BeritakanID.com - SETELAH ramai kasus pinjol masuk kampus, kini Institut Teknologi Bandung (ITB) kembali menuai protes keras dari mahasiswa dan masyarakat luas. Kali ini soal kebijakan wajib kerja paruh waktu bagi mahasiswa penerima beasiswa atau pengurangan Uang Kuliah Tunggal (UKT).
Kewajiban mahasiswa penerima beasiswa uang kuliah tunggal atau UKT untuk bekerja secara paruh waktu di kampus itu termaktub dalam Peraturan Rektor ITB Nomor 316/ITl.NPER/2022 tentang Kemahasiswaan ITB, tepatnya di pasal 5 ayat 4 c dan d.
Koordinator Nasional Jaringan Pemantau Pendidikan Indonensia (JPPI), Ubaid Matraji mengatakan bahwa kebijakan ini kian memperjelas orientasi kampus yang memang mengarah ke komersialisasi dan liberalisasi pendidikan.
“Bahkan, berangkat dari kasus kewajiban kerja paruh waktu di ITB, praktik komersialisasi di pendidikan tinggi ternyata juga dimeriahkan dengan legalisasi perbudakan mahasiswa di kampus,” ungkapnya, Kamis (26/9).
Penolakan JPPI atas kebijakan ini didasarkan pada beberapa hal. Di antaranya beasiswa adalah hak yang harus diperoleh mahasiswa, khususnya bagi mereka yang mempunyai keterbatasan ekonomi. Bukan sebaliknya, beasiswa bukanlah program kemurahan hati pemerintah/kampus negeri, lalu mahasiswa diwajibkan untuk melakukan tindakan balas budi dengan bersedia bekerja paruh waktu di kampus.
“UUD 1945 pasal 31 dan 34 jelas mewajibkan pemerintah untuk menyediakan pembiayaan pendidikan dan juga bertanggung jawab untuk mensejahterakan masyarkat, khususnya dikalangan ekonomi lemah. Karena itu, beasiswa adalah hak mahasiswa dan kewajiban konstitusional yang harus ditunaikan oleh pemerintah,” kata Ubaid.

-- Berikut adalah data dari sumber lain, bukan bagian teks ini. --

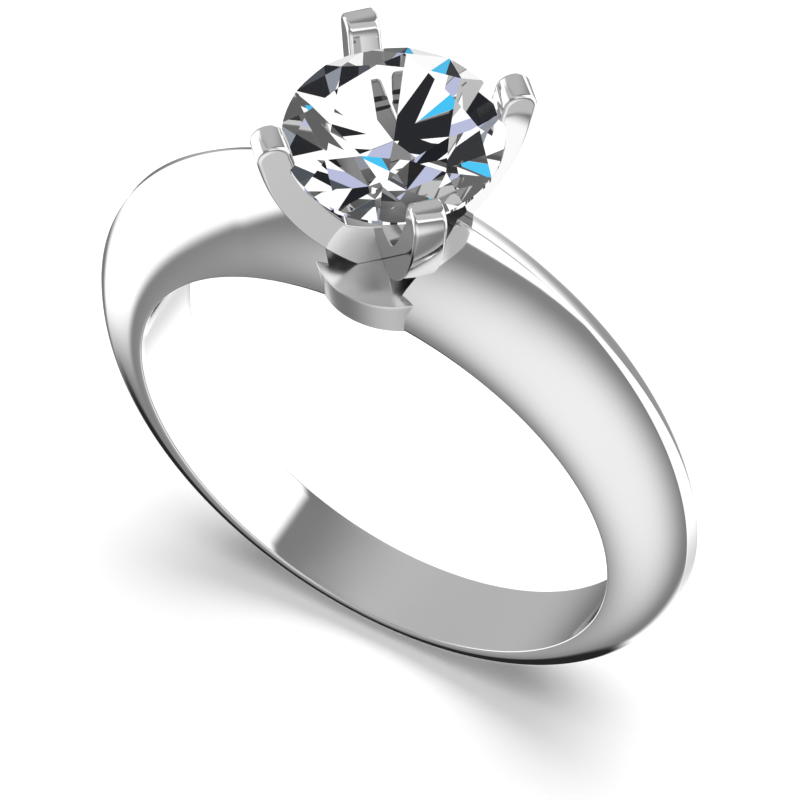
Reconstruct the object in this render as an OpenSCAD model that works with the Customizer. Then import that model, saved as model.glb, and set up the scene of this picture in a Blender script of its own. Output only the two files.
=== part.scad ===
// Four-prong solitaire engagement ring with a knife-edge shank.
// The origin is the centre of the finger hole. The hole runs along Y, and the stone is at +Z.

/* [Finger hole] */
// Inside diameter of the ring
hole_d = 16.4; // [15:0.1:18]

/* [Shank] */
// Radial thickness of the shank at its top, where the head stands
thickness_top = 4.0; // [3.7:0.05:4.2]
// Radial thickness at the shoulders, 60 degrees from the top
thickness_shoulder = 2.75; // [2.5:0.05:3]
// Radial thickness at the flanks, 120 degrees from the top
thickness_flank = 1.55; // [1.3:0.05:1.7]
// Radial thickness at the bottom
thickness_bottom = 1.0; // [0.9:0.05:1.2]
// Width across the finger at the top
width_top = 3.56; // [3.3:0.02:3.8]
// Width across the finger at the sides
width_side = 2.96; // [2.8:0.02:3.2]
// Width across the finger at the bottom
width_bottom = 2.6; // [2.4:0.02:2.8]
// Width of the flat outer land at the bottom
land_width = 1.2; // [0.8:0.05:1.4]
// Angle from the top at which the ridge starts to open into the land
land_start = 24; // [15:1:40]
// Angle that a side face turns through, from the ridge to the hole, at the top
bulge_top = 68; // [50:1:80]
// Angle that a side face turns through at the sides
bulge_side = 60; // [50:1:80]
// Angle that a side face turns through at the bottom
bulge_bottom = 78; // [50:1:80]

/* [Stone] */
// Diameter of the round brilliant
stone_d = 6.5; // [6.4:0.05:6.55]
// Height of the girdle's lower edge above the centre of the hole
girdle_z = 14.45; // [14.3:0.05:14.6]
// Thickness of the girdle at the main facets
girdle_t = 0.2; // [0.15:0.01:0.3]
// Width of the table as a share of the diameter
table_share = 0.57; // [0.53:0.01:0.62]
// Slope of the crown's kite facets
crown_angle = 34.5; // [33:0.5:36]
// Slope of the pavilion's main facets
pavilion_angle = 40.8; // [40.2:0.1:41.4]
// Length of the star facets as a share of the crown's width
star_share = 0.5; // [0.45:0.01:0.6]
// Length of the lower girdle facets as a share of the pavilion's radius
lower_share = 0.77; // [0.7:0.01:0.85]

/* [Head] */
// Height of the base's flat top above the centre of the hole
base_top_z = 9.5; // [9.4:0.05:9.6]
// Radius of the base at its flat top
base_top_r = 2.42; // [2.3:0.02:2.5]
// Taper of the base's wall, as radius lost for each millimetre down
base_taper = 0.13; // [0:0.01:0.2]
// Radius of the round end of each shank arm, which stands on the base's flat top
arm_end_r = 2.14; // [2.1:0.02:2.4]
// Width of a prong strip, along the stone's edge
strip_width = 1.0; // [0.8:0.05:1.1]
// Thickness of a prong, measured outward from the stone
strip_thickness = 1.05; // [0.95:0.05:1.15]
// Radius of the curve of a strip's outer edge
strip_curve_r = 10.1; // [10:0.1:10.3]
// Height of the lowest point inside the strip's U
strip_floor_z = 11; // [10.8:0.1:11.2]
// Height at which a claw's rounded tip is centred
claw_z = 15.17; // [15.1:0.01:15.25]

/* [Hidden] */
$fn = 96;

hole_r = hole_d / 2;
stone_r = stone_d / 2;

// Shank
stations = 72;          // sections round the shank
side_steps = 10;        // facets across one side face
ridge_flat = 0.03;      // half-width of the softened ridge
edge_height = 0.12;     // height of the bevel along the hole's edges
edge_lean = 0.4;        // bevel's run across for each millimetre towards the hole
bore_allowance = 0.5;   // depth that the bore cuts out of the swept blank

// Stone
crown_base_z = girdle_z + girdle_t;
table_r = stone_r * table_share;
table_z = crown_base_z + (stone_r - table_r) * tan(crown_angle);
star_in_r = table_r * cos(22.5);
star_r = star_in_r + star_share * (stone_r - star_in_r);
star_z = crown_base_z + (stone_r - star_r * cos(22.5)) * tan(crown_angle);
lower_r = stone_r * (1 - lower_share);
culet_z = girdle_z - stone_r * tan(pavilion_angle);
lower_z = girdle_z - (stone_r - lower_r * cos(22.5)) * tan(pavilion_angle);

// Head
claw_r = strip_thickness / 2;
claw_centre_x = 3.68;
curve_z = 16.75;        // height of the centres of the strip's curved edges
curve_x = sqrt(strip_curve_r * strip_curve_r - pow(curve_z - claw_z, 2)) - claw_centre_x - claw_r;
seat_gap = 0.01;        // clearance of the seats cut for the stone
cup_z = 13.9;           // height at which the U's round floor meets its arms
lap_z = (base_top_z + strip_floor_z) / 2;
blank = 10;

// A value that passes through four even stations from the top (0) to the bottom (180)
function through4(a, t0, t60, t120, t180) =
    (t0 + 2 * t60 + 2 * t120 + t180) / 6
    + (t0 + t60 - t120 - t180) / 3 * cos(a)
    + (t0 - t60 - t120 + t180) / 3 * cos(2 * a)
    + (t0 - 2 * t60 + 2 * t120 - t180) / 6 * cos(3 * a);

// A value that passes through three even stations: top, side and bottom
function through3(a, t0, t90, t180) =
    (t0 + 2 * t90 + t180) / 4 + (t0 - t180) / 2 * cos(a) + (t0 - 2 * t90 + t180) / 4 * cos(2 * a);

function ridge_r(a) =
    hole_r + through4(a, thickness_top, thickness_shoulder, thickness_flank, thickness_bottom);
function half_width(a) = through3(a, width_top, width_side, width_bottom) / 2;
function bulge(a) = through3(a, bulge_top, bulge_side, bulge_bottom);
function from_top(a) = abs(a > 180 ? a - 360 : a);
function half_land(a) =
    max(ridge_flat, land_width / 2 * sin(90 * max(0, (from_top(a) - land_start) / (180 - land_start))));

// One side face of a section as [across, out] points, an arc from the land's edge down to the hole
function side_face(a) =
    let (land = half_land(a), top = ridge_r(a),
         run = half_width(a) - land, drop = hole_r + edge_height - top,
         turn = bulge(a), first = atan2(drop, run) + turn / 2,
         radius = norm([run, drop]) / 2 / sin(turn / 2))
    [for (i = [0 : side_steps])
        let (now = first - turn * i / side_steps)
        [land + radius * (sin(first) - sin(now)), top + radius * (cos(now) - cos(first))]];

// A whole section, closed through the metal that the bore removes
function section(a) =
    let (face = side_face(a),
         lean = edge_lean * (edge_height + bore_allowance),
         foot = [[half_width(a) - lean, hole_r - bore_allowance]],
         right = concat(face, foot))
    concat([for (p = right) p], [for (i = [len(right) - 1 : -1 : 0]) [-right[i][0], right[i][1]]]);

module shank_blank() {
    sections = [for (s = [0 : stations - 1]) section(360 * s / stations)];
    ring = len(sections[0]);
    points = [for (s = [0 : stations - 1], p = sections[s])
        let (a = 360 * s / stations) [p[1] * sin(a), -p[0], p[1] * cos(a)]];
    faces = [for (s = [0 : stations - 1], i = [0 : ring - 1])
        let (here = s * ring, next = (s + 1) % stations * ring, j = (i + 1) % ring)
        each [[here + i, here + j, next + j], [here + i, next + j, next + i]]];
    polyhedron(points, faces);
}

function base_r(z) = base_top_r - base_taper * (base_top_z - z);

module base_cone(top_z) {
    bottom_z = hole_r - 1;
    translate([0, 0, bottom_z])
        cylinder(h = top_z - bottom_z, r1 = base_r(bottom_z), r2 = base_r(top_z));
}

module finger_bore() {
    rotate([90, 0, 0]) cylinder(h = blank, r = hole_r, center = true);
}

module shank() {
    color("gainsboro")
        difference() {
            shank_blank();
            finger_bore();
            base_cone(base_top_z);
            translate([0, 0, base_top_z - 0.01]) cylinder(h = thickness_top, r = arm_end_r);
            for (direction = [45, -45])
                strip_place(direction) strip_blank();
        }
}

module head_base() {
    color("silver")
        difference() {
            base_cone(base_top_z);
            finger_bore();
        }
}

// The space inside both mirrored arcs of one radius: the outline between a strip's curved edges
module between_arcs(radius) {
    intersection_for (side = [-1, 1])
        translate([side * curve_x, curve_z]) circle(radius);
}

module strip_blank() {
    intersection() {
        between_arcs(strip_curve_r);
        translate([-blank / 2, base_top_z]) square([blank, claw_z - base_top_z]);
    }
}

module strip_outline() {
    difference() {
        strip_blank();
        intersection() {
            between_arcs(strip_curve_r - strip_thickness);
            union() {
                translate([0, cup_z]) circle(cup_z - strip_floor_z);
                translate([-blank / 2, cup_z]) square([blank, blank]);
            }
        }
    }
    for (side = [-1, 1])
        translate([side * claw_centre_x, claw_z]) circle(claw_r);
}

module stone_envelope() {
    rotate_extrude()
        polygon([[0, culet_z], [stone_r + seat_gap, girdle_z], [stone_r + seat_gap, crown_base_z],
                 [table_r, table_z + seat_gap], [0, table_z + seat_gap]]);
}

module strip_place(direction) {
    rotate([0, 0, direction]) rotate([90, 0, 0])
        linear_extrude(strip_width, center = true) children();
}

// One U-shaped strip with its two claws. The lap is the slot where the two strips cross.
module prong_strip(direction, lap_from, lap_to) {
    difference() {
        strip_place(direction) strip_outline();
        stone_envelope();
        rotate([0, 0, direction])
            translate([-strip_width / 2, -strip_width, lap_from])
                cube([strip_width, 2 * strip_width, lap_to - lap_from]);
    }
}

module prong_strip_left_right() {
    color("lightgray") prong_strip(45, base_top_z - 1, lap_z);
}

module prong_strip_front_back() {
    color("darkgray") prong_strip(-45, lap_z, strip_floor_z + 1);
}

// Points at even angles round the stone's axis
function ring_of(count, turn, radius, z) =
    [for (k = [0 : count - 1]) let (a = turn + 360 * k / count) [radius * cos(a), radius * sin(a), z]];

// The stone's corners lie on six rings. Rings of 8 alternate between the mains' angles and half way.
module centre_diamond() {
    // first corner on each ring
    table = 0;
    star = 8;
    upper_edge = 16;
    lower_edge = 32;
    lower = 48;
    culet = 56;
    points = concat(ring_of(8, 0, table_r, table_z), ring_of(8, 22.5, star_r, star_z),
                    ring_of(16, 0, stone_r, crown_base_z), ring_of(16, 0, stone_r, girdle_z),
                    ring_of(8, 22.5, lower_r, lower_z), [[0, 0, culet_z]]);
    faces = concat(
        [[for (k = [7 : -1 : 0]) table + k]],
        [for (k = [0 : 7])
            let (next = (k + 1) % 8, last = (k + 7) % 8,
                 main = 2 * k, half = 2 * k + 1, next_main = 2 * next)
            each [
                [table + k, table + next, star + k],
                [table + k, star + k, upper_edge + main, star + last],
                [star + k, upper_edge + half, upper_edge + main],
                [star + k, upper_edge + next_main, upper_edge + half],
                [upper_edge + main, upper_edge + half, lower_edge + half, lower_edge + main],
                [upper_edge + half, upper_edge + next_main, lower_edge + next_main, lower_edge + half],
                [lower_edge + main, lower_edge + half, lower + k],
                [lower_edge + half, lower_edge + next_main, lower + k],
                [lower_edge + main, lower + k, culet, lower + last]
            ]]);
    color("aliceblue") polyhedron(points, faces);
}

shank();
head_base();
prong_strip_left_right();
prong_strip_front_back();
centre_diamond();
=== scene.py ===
# Four-prong solitaire engagement ring: the visual model.
import math

import bmesh
import bpy
from mathutils import Matrix, Vector


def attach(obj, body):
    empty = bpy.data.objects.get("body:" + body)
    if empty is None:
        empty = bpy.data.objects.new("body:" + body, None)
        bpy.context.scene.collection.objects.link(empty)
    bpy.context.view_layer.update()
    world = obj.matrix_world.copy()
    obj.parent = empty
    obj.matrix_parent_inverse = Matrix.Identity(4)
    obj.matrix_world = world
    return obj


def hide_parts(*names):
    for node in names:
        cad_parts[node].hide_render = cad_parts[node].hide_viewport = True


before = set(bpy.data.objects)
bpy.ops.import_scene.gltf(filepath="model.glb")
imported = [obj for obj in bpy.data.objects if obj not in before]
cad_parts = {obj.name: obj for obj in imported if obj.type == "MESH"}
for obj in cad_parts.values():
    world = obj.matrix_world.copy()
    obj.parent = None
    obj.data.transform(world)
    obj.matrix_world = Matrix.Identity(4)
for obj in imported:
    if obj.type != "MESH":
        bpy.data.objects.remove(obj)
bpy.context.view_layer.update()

# ---------------------------------------------------------------- sizes, in millimetres and degrees
MM = 0.001

HOLE_R = 8.2
THICKNESS = (4.0, 2.75, 1.55, 1.0)      # shank, radially, at 0, 60, 120 and 180 degrees from the top
WIDTH = (3.56, 2.96, 2.6)               # shank, across the finger, at 0, 90 and 180 degrees
BULGE = (68, 60, 78)                    # turn of a side face, at 0, 90 and 180 degrees
LAND_WIDTH = 1.2
LAND_START = 24
RIDGE_FLAT = 0.012
CREASE_ROUND = 0.02                     # radius along the land's and the ridge's edges
HOLE_ROUND = 0.05                       # radius along the hole's edges

STONE_R = 3.25
GIRDLE_Z = 14.45
GIRDLE_T = 0.2
TABLE_R = STONE_R * 0.57
CROWN_ANGLE = 34.5
PAVILION_ANGLE = 40.8
STAR_SHARE = 0.5
LOWER_SHARE = 0.77

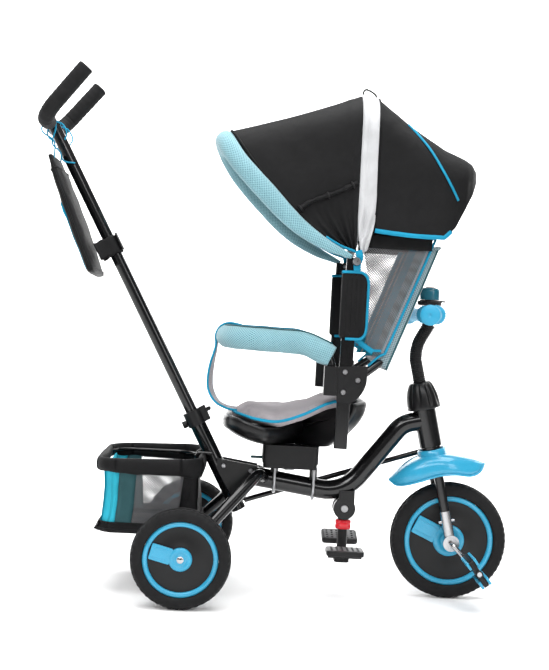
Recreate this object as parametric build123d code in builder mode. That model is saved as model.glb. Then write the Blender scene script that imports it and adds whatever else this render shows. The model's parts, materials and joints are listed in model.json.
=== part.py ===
from build123d import *
import os
from math import atan2, cos, degrees, radians, sin

# A children's tricycle with a parent steering handle, a swivelling seat that faces
# the parent, a folding canopy, a lift-off safety bar, a folding footrest, a basket
# and a bell. Millimetres, +X is the way the tricycle rolls, +Y its left side, +Z up.
# The origin is on the floor, under the middle of the whole tricycle.

os.makedirs("parts", exist_ok=True)

# ---------------------------------------------------------------- driving sizes
REAR_AXLE_X = -174.85     # the rear axle lies this far from the origin
WHEELBASE = 574.0
REAR_R = 102.0            # 8 inch rear wheels
FRONT_R = 127.0           # 10 inch front wheel
HALF_TRACK = 210.0        # middle of the tricycle to the middle of a rear wheel
TYRE_HALF = 21.0          # half the width of a tyre
RIM_HALF = 12.0           # half the thickness of a wheel's disc
TRIM_DEPTH = 6.0          # thickness of the coloured ring on a wheel
AXLE_R = 6.0
CRANK_R = 5.0
RUNNING = 0.05            # radial clearance of a shaft in its hole
GAP = 0.5                 # air between pieces that move past each other

HEAD_TILT = 13.2          # steering axis, degrees back from vertical
HEAD_LOW = 209.5          # head tube's ends, measured up the steering axis
HEAD_HIGH = 292.0         # from the front axle
HEAD_R = 25.0
STEERER_R = 12.5
LEG_Y = 37.0              # fork legs, from the middle of the tricycle
LEG_R = 10.5
LINK_Y = 51.0             # steering rod, from the middle of the tricycle

HANDLE_TILT = 28.6        # parent handle, degrees back from vertical
HANDLE_FOOT = (102.6, 191.0)   # foot of the handle socket: ahead of the rear axle, height
SOCKET_R = 17.5
SHAFT_R = 15.5
HANDLE_R = 13.0
SOCKET_LENGTH = 183.0
HANDLE_TOP = 985.0        # height of the bar across the top of the handle
HORN_Y = 112.0
HORN_R = 12.0
FOAM_R = 17.0

BACKBONE_R = 21.0
SEAT_X = 218.0            # seat's swivel axis, ahead of the rear axle
POST_Y = 138.0            # middle of a seat post, from the middle of the seat
POST_SIZE = (28.0, 12.0)
CANOPY_PIVOT = (327.0, 718.0)
RECLINE_PIVOT = (343.0, 474.0)
FOOT_PIVOT = (342.0, 187.0)
BAR_SOCKET_X = 287.0
BAR_R = 9.0
PAD_R = 25.0


# ---------------------------------------------------------------- places
def at(x, y, z):
    """A point x ahead of the rear axle, y to the left and z above the floor."""
    return (REAR_AXLE_X + x, y, z)


def side(y=0.0):
    """A plane seen from the tricycle's right: x ahead of the rear axle, z above the floor."""
    return Plane(origin=at(0, y, 0), x_dir=(1, 0, 0), z_dir=(0, -1, 0))


def level(z):
    """A level plane, with its x measured from the rear axle."""
    return Plane(origin=at(0, 0, z), x_dir=(1, 0, 0), z_dir=(0, 0, 1))


def across(x, y=0.0, z=0.0):
    """A plane that faces forward, with y and z as its own directions."""
    return Plane(origin=at(x, y, z), x_dir=(0, 1, 0), z_dir=(1, 0, 0))


def tilted(foot_x, foot_z, tilt, along=0.0):
    """A plane square to an axis that leans back by tilt and rises from its foot."""
    up = Vector(-sin(radians(tilt)), 0, cos(radians(tilt)))
    origin = Vector(*at(foot_x, 0, foot_z)) + up * along
    return Plane(origin=origin, x_dir=(cos(radians(tilt)), 0, sin(radians(tilt))), z_dir=up)


def steering(along):
    """Square to the steering axis, this far up it from the front axle."""
    return tilted(WHEELBASE, FRONT_R, HEAD_TILT, along)


def steering_point(forward, y, along):
    """A point given ahead of, to the left of and up the steering axis."""
    return tuple(steering(along).from_local_coords(Vector(forward, y, 0)))


def handle(along):
    """Square to the parent handle, this far up it from the foot of its socket."""
    return tilted(HANDLE_FOOT[0], HANDLE_FOOT[1], HANDLE_TILT, along)


def handle_point(forward, y, along):
    """A point given ahead of, to the left of and up the parent handle."""
    return tuple(handle(along).from_local_coords(Vector(forward, y, 0)))


def handle_length(z):
    """How far up the parent handle the height z is reached."""
    return (z - HANDLE_FOOT[1]) / cos(radians(HANDLE_TILT))


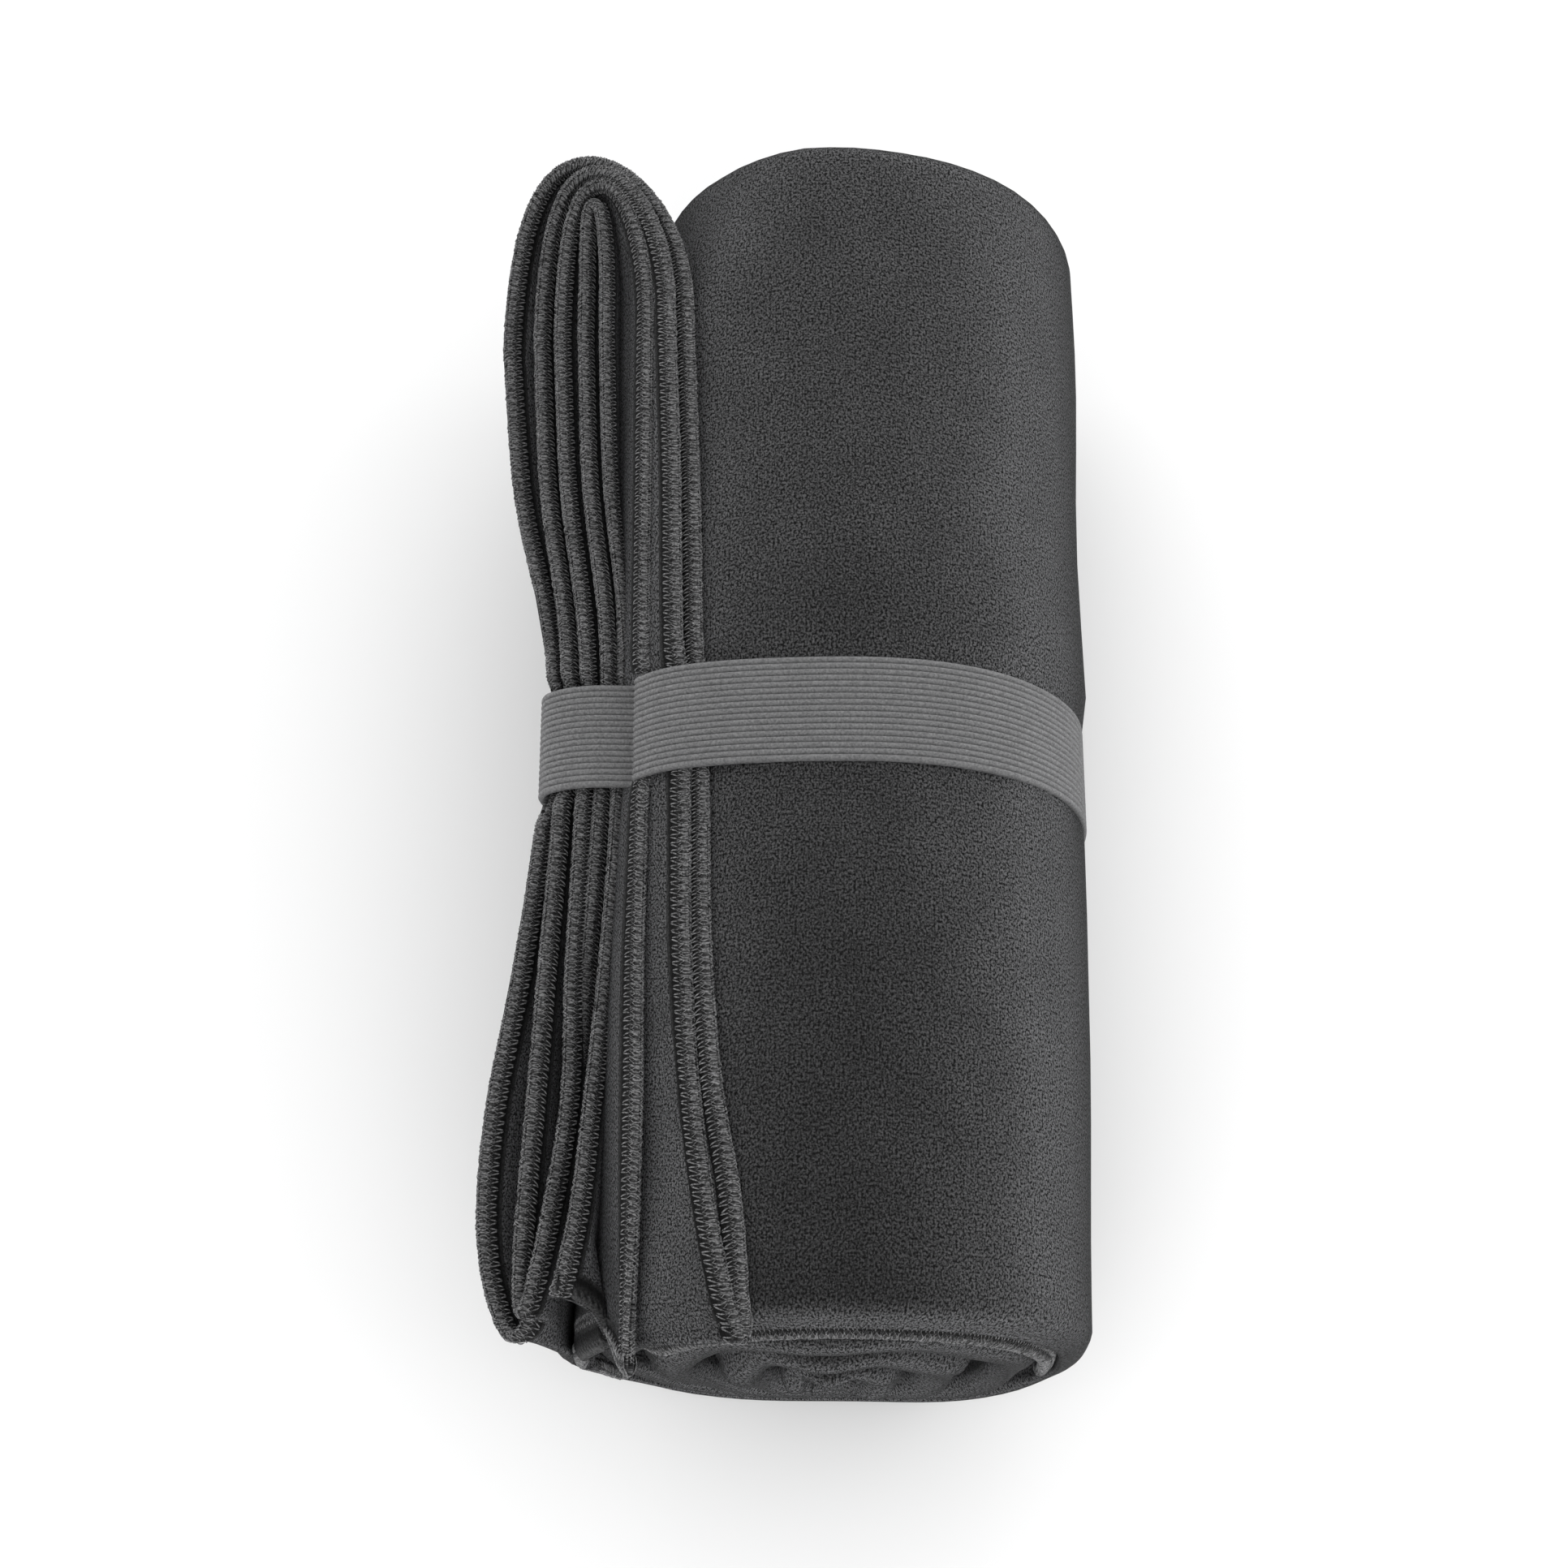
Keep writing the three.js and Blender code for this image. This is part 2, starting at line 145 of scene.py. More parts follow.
NEAR_GAP = [0.05, 0.16, 0.28, 0.4, 0.76, 0.84, 0.9, 0.97]
ROUND_NEAR = 107.5
ROUND_FAR = 111.6
ROUND_RADIUS = 4.6
FLOOR_SOFT = 0.7
FOLD_ORDER = [4, 3, 0, 7, 6, 1, 2, 5]
ARCH_LEAN = [-4.6, -3.9, -2.8, -1.2, -1.2, -2.8, -3.9, -4.6]
ARCH_RISE = 5.0
ARCH_LENGTH = 36
HEM_END = 80

# Far end under the loose end: share of the radius that falls away, from where and how fast
HOLLOW_ANGLE = [100, 110, 121, 131, 155, 185, 230]
HOLLOW_LEFT = [0, 0.04, 0.08, 0.1, 0.16, 0.15, 0]
HOLLOW_FROM = 86
HOLLOW_LENGTH = 26
HOLLOW_TURN = 460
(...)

Selain itu, kampus negeri, seperti ITB, adalah kepanjangan tangan dari layanan pemerintah di pendidikan tinggi. Untuk itu, beban pembiayaan kampus mestinya dibebankan pada APBN, bukan malah dibebankan kepada masyarakat. Dengan anggaran pendidikan yang fantastis mencapai 665 triliun di tahun 2024 dan naik menjadi 722 triliun di 2025, kuliah tanpa dipungut biaya di PTN, sangat mungkin di lakukan.
“Kuliah menjadi mahal karena investasi pemerintah terhadap urusan pendidikan tinggi masih sangat minim, karena itu biaya kuliah mahal. Ini tidak hanya sebatas stigma tapi memang nyata benar adanya,” ujar Ubaid.
Menurutnya, kewajiban bekerja tanpa ada upah adalah jenis perbudakan modern yang harus diwaspadai. Ini bukan kasus kali pertama yang muncul di lingkungan kampus. Program kampus merdeka, dalam beberapa tahun terakhir, menyulut protes karena ada kasus-kasus dugaan praktik perdagangan manusia berkedok mahasiswa magang, baik di dalam maupun luar negeri.
“Jadi bekerja paruh waktu di kampus itu bukanlah kewajiban mahasiswa penerima beasiswa, tugas mereka adalah belajar di kampus, bukan bekerja. Justru pemberian beasiswa ini adalah kewajiban konstitusional yang harus ditunaikan oleh pemerintah (pengelola kampus negeri) kepada mahasiswa,” tandas Ubaid.